Twelfth Night a play about LGBTQ relationships

I wish I could be an audience member in the Globe Theater, watching a boy cross-dress as a girl, that cross-dresses as a boy in the role of Viola. I can only imagine the hilarity of watching Twelfth Night live and being able to fully understand Shakespeare’s vision; I like to keep in mind that the theater was a place where only men performed on stage, and that Olivia and Viola would be played by actors comparable to young boy actors, sort of like “eunuchs” of the time that Viola parodies. Shakespeare used the actors to his advantage in Twelfth Night as an added layer of complexity and comedy. Thinking about Twelfth Night as a contemporary reader creates an image of Twelfth Night in the light of modern issues with the LGBTQ community, and the apprehension that a modern audience would have if this were released today.

Shakespeare seems to have a knack for shaking up gender roles and explicitly using gender as a tool for comedic effect in his plays. Twelfth Night is especially explicit in that Shakespeare utilized ideals of desire, marriage, and the basic human need for companionship through an androgynous lens to allow relationships and complex emotions to develop throughout the play. There is an overall fluidity in gender and human relationships that Shakespeare does not hesitate to explore. For example, a more blatant same sex relationship is when we first meet Sebastian and Antonio. Antonio strongly notes a bond he feels with his distressed friend:  “If you will not murder me for my love, let me be your servant.” [2.1.30] I think it is fair to say that Shakespeare could be suggesting a homosexual bond that Antonio feels towards Sebastian.

I like that Shakespeare is not afraid to exploit gender and complex sexual relationships; but again, I like to imagine how a modern audience would approach it. Would an LGBTQ audience declare him homophobic because he is satirizing homosexuality? Would it be condemned just because it is so bluntly explorative of these relationships? 
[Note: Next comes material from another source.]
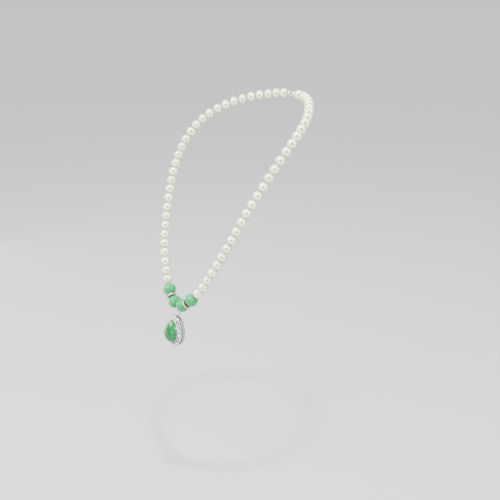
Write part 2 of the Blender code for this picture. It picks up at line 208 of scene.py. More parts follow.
# %% [markdown]
# ## Two shared effects
# **Cloudy stone** mixes a deep and a pale colour with soft noise, as in jade, where the colour drifts
# through the stone in clouds and streaks. A stretch along one direction turns clouds into streaks.
# **Polish marks** gives metal its fine scratches and its slightly uneven shine, so that no surface is
# a perfect mirror.

# %% Cloudy stone
def make_cloudy_stone():
    tree, into, out = new_group("cloudy_stone", [
        ("Deep", COLOUR, (0.0, 0.3, 0.1, 1.0)), ("Pale", COLOUR, (0.2, 0.8, 0.5, 1.0)),
        ("Scale", FLOAT, 200.0), ("Stretch", VECTOR, (1.0, 1.0, 1.0)), ("Lean", VECTOR, (0.0, 0.0, 0.0)),
        ("Contrast", FLOAT, 1.0)], [("Color", COLOUR), ("Height", FLOAT)])
    place = add_node(tree, "ShaderNodeTexCoord")
    turned = add_node(tree, "ShaderNodeMapping", [(place.outputs["Object"], "Vector"),
                                                   (into.outputs["Lean"], "Rotation"),
                                                   (into.outputs["Stretch"], "Scale")])
    clouds = add_node(tree, "ShaderNodeTexNoise", [(turned.outputs[0], "Vector"),
                                                   (into.outputs["Scale"], "Scale")])
    set_inputs(clouds, Detail=4.0, Roughness=0.55, Distortion=0.6)
    fine = add_node(tree, "ShaderNodeMath", [(into.outputs["Scale"], 0)], operation="MULTIPLY")
    fine.inputs[1].default_value = 6.0
    veins = add_node(tree, "ShaderNodeTexNoise", [(turned.outputs[0], "Vector"),
                                                  (fine.outputs[0], "Scale")])
    set_inputs(veins, Detail=3.0, Roughness=0.6)
    both = add_node(tree, "ShaderNodeMath", [(clouds.outputs["Fac"], 0), (veins.outputs["Fac"], 1)],
                    operation="MULTIPLY_ADD")
    both.inputs[2].default_value = -0.25
    spread = add_node(tree, "ShaderNodeMath", [(both.outputs[0], 0), (into.outputs["Contrast"], 1)],
                      operation="MULTIPLY_ADD", use_clamp=True)
    spread.inputs[2].default_value = 0.5
    mixed = add_node(tree, "ShaderNodeMix", data_type="RGBA")
    tree.links.new(spread.outputs[0], mixed.inputs[0])
    tree.links.new(into.outputs["Deep"], mixed.inputs[6])
    tree.links.new(into.outputs["Pale"], mixed.inputs[7])
    tree.links.new(mixed.outputs[2], out.inputs["Color"])
    tree.links.new(veins.outputs["Fac"], out.inputs["Height"])
    return tree


cloudy_stone = make_cloudy_stone()

# %% Polish marks
def make_polish_marks():
    tree, into, out = new_group("polish_marks", [
        ("Colour", COLOUR, (0.8, 0.8, 0.8, 1.0)), ("Roughness", FLOAT, 0.2), ("Unevenness", FLOAT, 0.1),
        ("Scale", FLOAT, 400.0)], [("Color", COLOUR), ("Roughness", FLOAT), ("Height", FLOAT)])
    place = add_node(tree, "ShaderNodeTexCoord")
    smears = add_node(tree, "ShaderNodeTexNoise", [(place.outputs["Object"], "Vector"),
                                                   (into.outputs["Scale"], "Scale")])
    set_inputs(smears, Detail=5.0, Roughness=0.6)
    centred = add_node(tree, "ShaderNodeMath", [(smears.outputs["Fac"], 0)], operation="SUBTRACT")
    centred.inputs[1].default_value = 0.5
    shine = add_node(tree, "ShaderNodeMath", [(centred.outputs[0], 0), (into.outputs["Unevenness"], 1),
                                               (into.outputs["Roughness"], 2)], operation="MULTIPLY_ADD")
    squeeze = add_node(tree, "ShaderNodeMapping", [(place.outputs["Object"], "Vector")])
    set_inputs(squeeze, Rotation=(0.4, 0.7, 0.2), Scale=(1.0, 9.0, 1.0))
    scratches = add_node(tree, "ShaderNodeTexNoise", [(squeeze.outputs[0], "Vector")])
    set_inputs(scratches, Scale=1400.0, Detail=2.0)
    dull = add_node(tree, "ShaderNodeMix", [(smears.outputs["Fac"], 0)], data_type="RGBA",
                    blend_type="MULTIPLY")
    tree.links.new(into.outputs["Colour"], dull.inputs[6])
    dull.inputs[7].default_value = (0.86, 0.85, 0.84, 1.0)
    tree.links.new(dull.outputs[2], out.inputs["Color"])
    tree.links.new(shine.outputs[0], out.inputs["Roughness"])
    tree.links.new(scratches.outputs["Fac"], out.inputs["Height"])
    return tree


polish_marks = make_polish_marks()


def add_bump(tree, shader, height, distance, strength=1.0):
    bump = add_node(tree, "ShaderNodeBump", [(height, "Height")])
    set_inputs(bump, Distance=distance, Strength=strength)
    tree.links.new(bump.outputs[0], shader.inputs["Normal"])


# %% [markdown]
# ## Stone and pearl
# Light enters nacre and jade, spreads below the surface and comes out again, so both use subsurface
# scattering. In pearl it is short and a little longer for red than for blue, which leaves warm edges.
# In jade it is several millimetres and longest for green, which makes thin parts glow. A clear coat
# over the pearl stands for its outermost layers, and a thin film in it gives the faint rainbow.
#
# A Layer Weight node drives a colour ramp from the middle of each pearl to its rim, painted into the
# base colour: bright ivory, then a dark yellow-green edge. The edge is painted shade and a painted
# reflection of dark green surroundings. The small dark dot in the middle stands for a reflection of
# whoever holds the camera. The dot and the edge are painted by the ramp and not reflected, so they turn
# to face every camera.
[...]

4 thoughts on “Twelfth Night a play about LGBTQ relationships

  1. Cmckinney

    I like the idea of your blog topic. How you had mentioned you would loved to had been in the audience to see how people reacted to this cross gender dressing and the relationship between Antonio and Sebastian. I too thought how it was a little odd that Antonio had saved Sebastian but Antonio seemed to be the one pursuing Sebastian and following him around. It wasn’t as though Sebastian was just great-full for Antonio saving his life and thought he had owed him something. This was an entirely different type of relationship. I think if this play were to be seen now for the first time given how our society is a little easy on the subject of same sex marriages now it would of just been played out and no one would of really thought of it in any way. Who knows maybe in Shakespears time it was accepted too for men to have relationships like this.

  2. Alexander Hall-Hognason

    I do not think there was any homosexual connection between Antonio and Sebastian. I don’t think anything in the text suggests that a desire on Antonio’s part to “know” (in the biblical sense) Sebastian in that way.
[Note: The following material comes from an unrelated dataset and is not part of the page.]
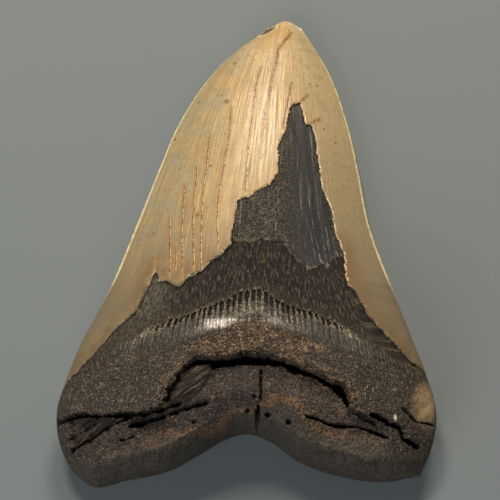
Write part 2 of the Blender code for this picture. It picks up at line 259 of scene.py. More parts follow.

    I know that when I make new friends, and especially when those new friends are about it for me in terms of friends – then I make like a barnacle and stick myself onto my new friends (not in a literal sense). For me, the relationship is certainly a platonic one – and even, like Antonio, I do not need to feel quite the reciprocation that I might deserve, because it makes me happy just to be in a social atmosphere.
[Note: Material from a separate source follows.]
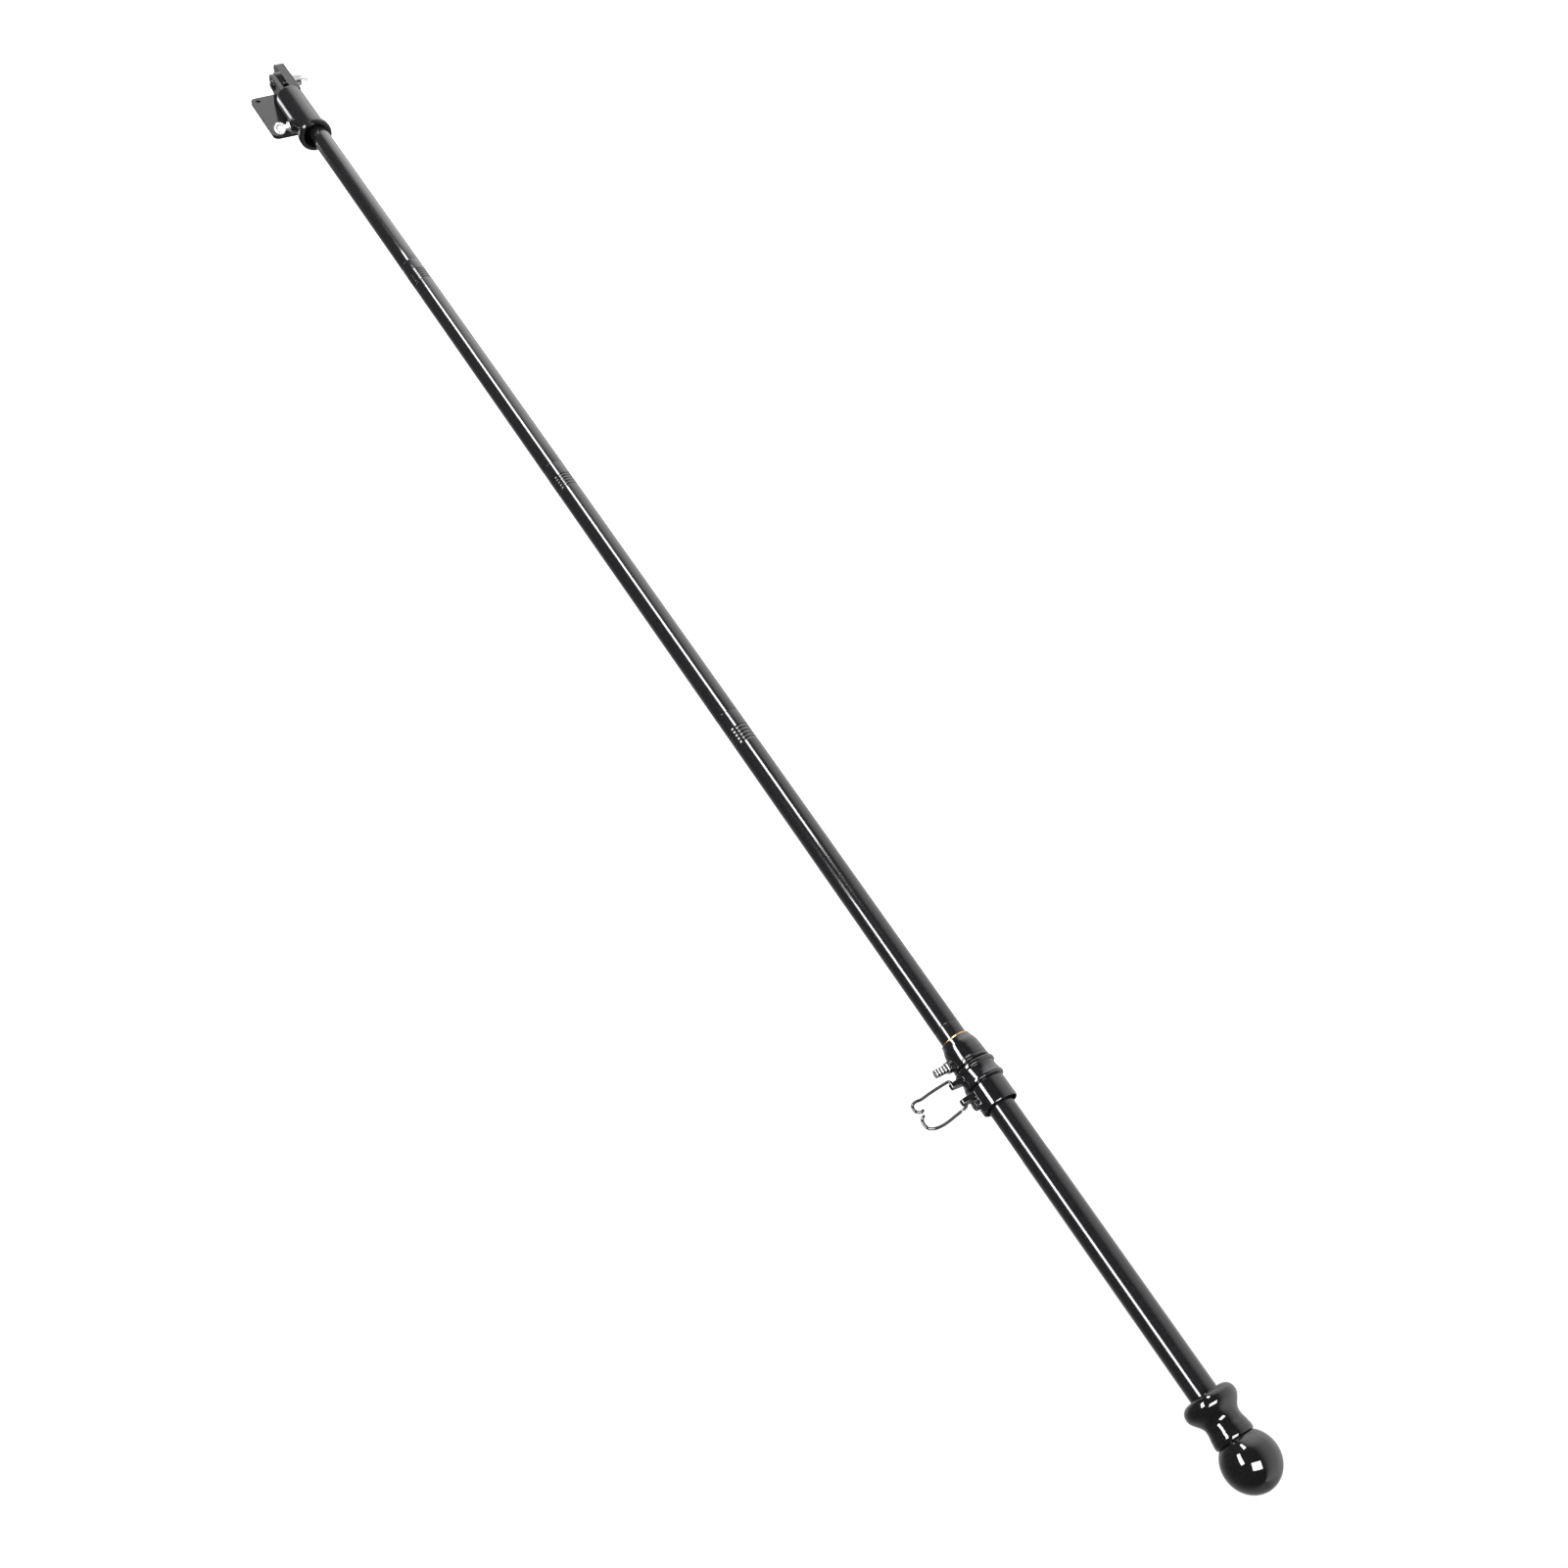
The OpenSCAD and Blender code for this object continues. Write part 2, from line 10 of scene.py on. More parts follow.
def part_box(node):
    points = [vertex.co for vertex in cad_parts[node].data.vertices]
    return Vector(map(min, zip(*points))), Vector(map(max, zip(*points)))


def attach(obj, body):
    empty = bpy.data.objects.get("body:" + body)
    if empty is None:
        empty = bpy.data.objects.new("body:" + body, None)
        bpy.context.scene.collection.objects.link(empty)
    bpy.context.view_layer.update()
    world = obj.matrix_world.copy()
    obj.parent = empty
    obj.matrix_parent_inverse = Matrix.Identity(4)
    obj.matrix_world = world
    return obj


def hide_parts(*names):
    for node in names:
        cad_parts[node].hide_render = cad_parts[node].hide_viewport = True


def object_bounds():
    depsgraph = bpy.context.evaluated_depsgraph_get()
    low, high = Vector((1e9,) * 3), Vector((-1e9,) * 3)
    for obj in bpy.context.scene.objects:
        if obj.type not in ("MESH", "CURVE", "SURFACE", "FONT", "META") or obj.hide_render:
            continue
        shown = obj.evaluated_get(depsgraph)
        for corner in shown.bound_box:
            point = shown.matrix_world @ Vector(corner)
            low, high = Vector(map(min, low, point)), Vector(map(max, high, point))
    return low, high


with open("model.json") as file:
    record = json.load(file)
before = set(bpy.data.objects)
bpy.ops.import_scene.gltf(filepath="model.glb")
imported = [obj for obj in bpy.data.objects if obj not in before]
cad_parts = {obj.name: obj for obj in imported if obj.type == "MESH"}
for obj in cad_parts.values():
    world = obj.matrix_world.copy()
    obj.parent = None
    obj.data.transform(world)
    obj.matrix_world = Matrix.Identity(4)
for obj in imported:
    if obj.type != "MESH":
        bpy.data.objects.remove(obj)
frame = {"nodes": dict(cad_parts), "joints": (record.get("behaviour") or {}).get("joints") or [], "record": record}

    There certainly is a lot of LGBTQ relations going on as far as the audience is concerned, but again, for the characters, everything is mainly heterosexually charged. Not that Shakespeare wasn’t forward thinking, but I think seeing sex in everything instead of just social desire, kind of makes you miss the point of the relationships in the play.

  3. alexsokolinski

    I actually do agree with your thoughts about Antonio and Sebastian, there are multiple times throughout the play that Antonio expresses a love for Sebastian in a different way than Shakespeare has explored in other plays. Understanding the dynamics of male relationships of the time is a huge advantage when it comes to situations like this in the plays because it lets us distinguish between a friendly or a homosexual love. I as well would love to see how these boys/men would preform this play and it leads me to my own question of how much did Shakespeare think about who was preforming these roles. Did he consciously think of how funny it would be to have a boy play a woman who plays a boy? Or was it not even a thought because of how women did not preform in his works when they were originally preformed.

  4. Lex

    I’m also leaning towards the reading of a more profound bond between Sebastian and Antonio than what may, at first, meet the eye. I think the point that solidified this reading of the relationship for me was when Antonio believed Cesario to be Sebastian and therefore refusing to acknowledge the fact that they knew each other. As Antonio is carted off by the police he calls out about how injured and hurt he is by Sebastian’s refusal to hand back the purse, but also his acknowledgement. If they were simply friends there would be injury, but I do not believe it would be to the level of hurt displayed by Antonio. That kind of pain is reserved for those whom have had their heart broken by the ones they entrusted said heart with.